Abstract

Time-mean, zonally asymmetric circulations maintain an intense hydrologic contrast between monsoon regions and subtropical drylands in Earth’s present climate. Climate model simulations suggest that this hydrologic contrast will increase in twenty-first-century global warming scenarios, but the response of the zonally asymmetric circulations to global mean temperature is poorly understood. Here we adapt a simple theory for the strength of time-mean, subtropical, zonally asymmetric circulations (hereafter called stationary circulations) and demonstrate its relevance to summer stationary circulation changes in the Northern Hemisphere in an ensemble of comprehensive climate model simulations of global warming. The theory, which is based on the dynamics of a subtropical Rossby gyre that is in Sverdrup balance and has the vertical structure of a first-baroclinic mode, shows that the weakening of stationary ascent with global warming in the multi-model mean can be represented as a compensation between two processes: a lifting of the tropical tropopause and a decrease of the tropospheric zonal temperature gradient, which respectively require strengthening and weakening of vertical mass flux in the Rossby gyre.
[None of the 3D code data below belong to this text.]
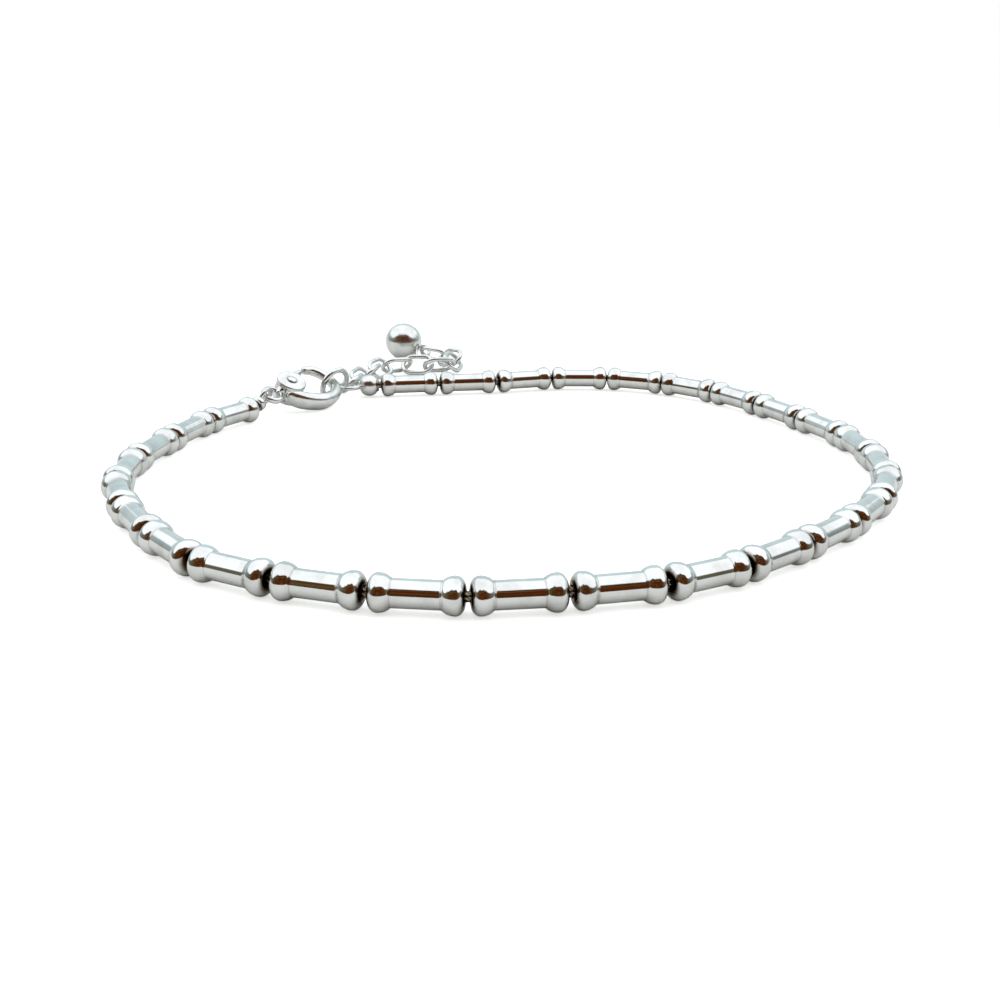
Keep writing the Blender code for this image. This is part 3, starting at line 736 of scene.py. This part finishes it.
def linkPath(centre, along, across):
    # A round bend of half a turn at each end, with straight sides between.
    straight = 0.5 * (chainLink["length"] - chainLink["width"])
    bend = 0.5 * chainLink["width"] - chainLink["wire"]
    angle = np.linspace(0.0, 2 * np.pi, 72, endpoint=False) + np.pi / 72
    x = np.sign(np.cos(angle)) * straight + bend * np.cos(angle)
    y = bend * np.sin(angle)
    return centre + mm * (x[:, None] * along + y[:, None] * across)


def makeChain():
    # A round wire along each link's path, in its solid's place. Returns the last link's own way.
    for number in range(1, chainLink["count"] + 1):
        node = f"chain_link_{number:02d}"
        centre, linkWays = mainWays(cadPoints(node))
        path = linkPath(centre, linkWays[0], linkWays[1])
        wire = chainLink["wire"] * mm
        shell = sweptShell(path, wire, wire, linkWays[2], chainLink["around"], closed=True)
        makePiece(f"chainLink{number:02d}", [shell], castSilver, node)
    return linkWays[2]


def makeDrop(eyeSide):
    # A ball: height goes as the sine of the latitude and radius as its cosine, with a ring of
    # wire for its eye on the side that the last link holds.
    points = cadPoints("chain_drop")
    lowest = points[points[:, 2].argmin()]
    centre = np.array([lowest[0], lowest[1], drop["radius"] * mm])
    turn = np.linspace(-0.5 * np.pi, 0.5 * np.pi, 42)[1:-1]
    profile = np.stack([np.sin(turn), np.cos(turn)], 1) * drop["radius"] * mm
    rightward = np.array([1.0, 0.0, 0.0])
    ball = turnedShell(profile, np.ones(len(profile)), centre, upward, rightward, 72,
                       poles=(-drop["radius"] * mm, drop["radius"] * mm))
    away = np.linalg.norm(points - centre, axis=1)
    eye = points[away > drop["eyeBeyond"] * drop["radius"] * mm].mean(0) - centre
    eye /= np.linalg.norm(eye)
    across = eyeSide - np.dot(eyeSide, eye) * eye
    across /= np.linalg.norm(across)
    eyeMiddle = centre + eye * (drop["radius"] + drop["eyeRadius"] - drop["eyeSunk"]) * mm
    wire = drop["eyeWire"] * mm
    loop = sweptShell(ringPath(eyeMiddle, eye, across, drop["eyeRadius"] * mm, 48), wire, wire,
                      np.cross(eye, across), 16, closed=True)
    makePiece("chainDrop", [ball, loop], castSilver, "chain_drop")


makeDrop(makeChain())
print("chain and drop laid")


def makeFloor(look):
    # A flat disc, its rim at cosine and sine times the radius. It is paler to the camera than to
    # the silver, as paper is in a bright exposure.
    angle = np.linspace(0.0, 2 * np.pi, 64, endpoint=False)
    rim = look["floorRadius"] * np.stack([np.cos(angle), np.sin(angle), 0 * angle], 1)
    mesh = bpy.data.meshes.new("paleFloor")
    mesh.from_pydata(rim.tolist(), [], [list(range(64))])
    material = bpy.data.materials.new("paleFloor")
    material.use_nodes = True
    tree = material.node_tree
    tree.nodes.clear()
    place = addNode(tree, "ShaderNodeTexCoord").outputs["Object"]
    grain = addNode(tree, "ShaderNodeTexNoise",
                    {"Vector": place, "Scale": look["floorGrain"], "Detail": 3.0})
    paler = tuple(c * look["floorUneven"] for c in look["floorColour"])
    colour = addRamp(tree, grain.outputs["Fac"], [(0.3, look["floorColour"]), (0.7, paler)])
    paper = addNode(tree, "ShaderNodeBsdfDiffuse", {"Color": colour})
    rays = addNode(tree, "ShaderNodeLightPath")
    fill = addNode(tree, "ShaderNodeMath", {0: rays.outputs["Is Camera Ray"], 1: look["floorFill"]},
                   operation="MULTIPLY")
    glow = addNode(tree, "ShaderNodeEmission", {"Strength": fill.outputs[0]})
    both = addNode(tree, "ShaderNodeAddShader", {0: paper.outputs[0], 1: glow.outputs[0]})
    addNode(tree, "ShaderNodeOutputMaterial", {"Surface": both.outputs[0]})
    mesh.materials.append(material)
    floor = bpy.data.objects.new("paleFloor", mesh)
    bpy.context.scene.collection.objects.link(floor)


makeFloor(studio)
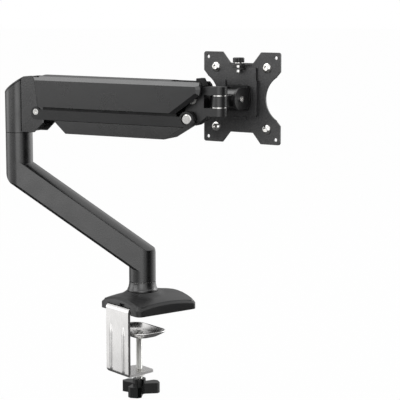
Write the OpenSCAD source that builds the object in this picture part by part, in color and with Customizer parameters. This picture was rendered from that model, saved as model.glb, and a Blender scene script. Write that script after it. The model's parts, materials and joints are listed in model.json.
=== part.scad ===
// Clamp-on monitor arm with a sprung, self-levelling upper arm.
// Frame: origin on the desk surface under the base swivel axis, +X along the
// rear edge of the desk, +Y from that edge towards the user, +Z up. Millimetres.

/* [Base] */
// Width of the base cover along the desk edge
base_w = 88; // [84:1:110]
// Reach of the cover from the swivel axis back to the desk edge
base_rear = 38; // [37:0.5:44]
// Reach of the cover from the swivel axis towards the user
base_front = 57; // [50:1:75]
// Crown height of the cover above the desk
cover_h = 23; // [21:0.5:26]
// Wall of the cover shell
cover_wall = 2.5; // [1.8:0.1:3.5]
// Corner radius of the base
corner_r = 7; // [4:0.5:12]
// Thickness of the rubber desk pad
pad_t = 1.8; // [1:0.1:3]
// Thickness of the steel base plate
plate_t = 3.5; // [3:0.1:5]

/* [Clamp] */
// Width of the clamp bracket
bracket_w = 50; // [40:1:60]
// Thickness of the clamp bracket steel
bracket_t = 3.5; // [2.5:0.1:4]
// Depth of the clamp bracket below the desk surface
bracket_drop = 83; // [70:1:120]
// Distance from the swivel axis to the clamp screw, towards the desk edge
spindle_y = 6; // [2:0.5:9]
// Outer radius of the clamp screw thread
spindle_r = 4; // [3:0.5:5]
// Opening between the desk surface and the rim of the pressure plate
jaw_gap = 25; // [20:1:32]
// Width of the pressure plate along the desk edge
press_w = 72; // [60:1:78]
// Depth of the pressure plate
press_d = 48; // [40:1:52]
// Height of the dished pressure plate
press_h = 9; // [7:0.5:12]
// Reach of the three handle lobes
handle_reach = 26.5; // [22:0.5:32]

/* [Lower arm] */
// Distance between the base axis and the elbow axis
lower_len = 159; // [140:1:220]
// Direction of the lower arm seen from above
lower_yaw = -130; // [-180:1:180]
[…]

A large fraction of the intermodel variance in global warming-induced changes in stationary ascent is associated with intermodel variance in zonal tropospheric temperature gradient changes, which we in turn attribute to intermodel variance in zonal sea surface temperature gradient changes. These results show that much of the sensitivity of subtropical hydrologic contrasts to global mean temperature can be understood in terms of a linear vorticity balance and properties of moist adiabats.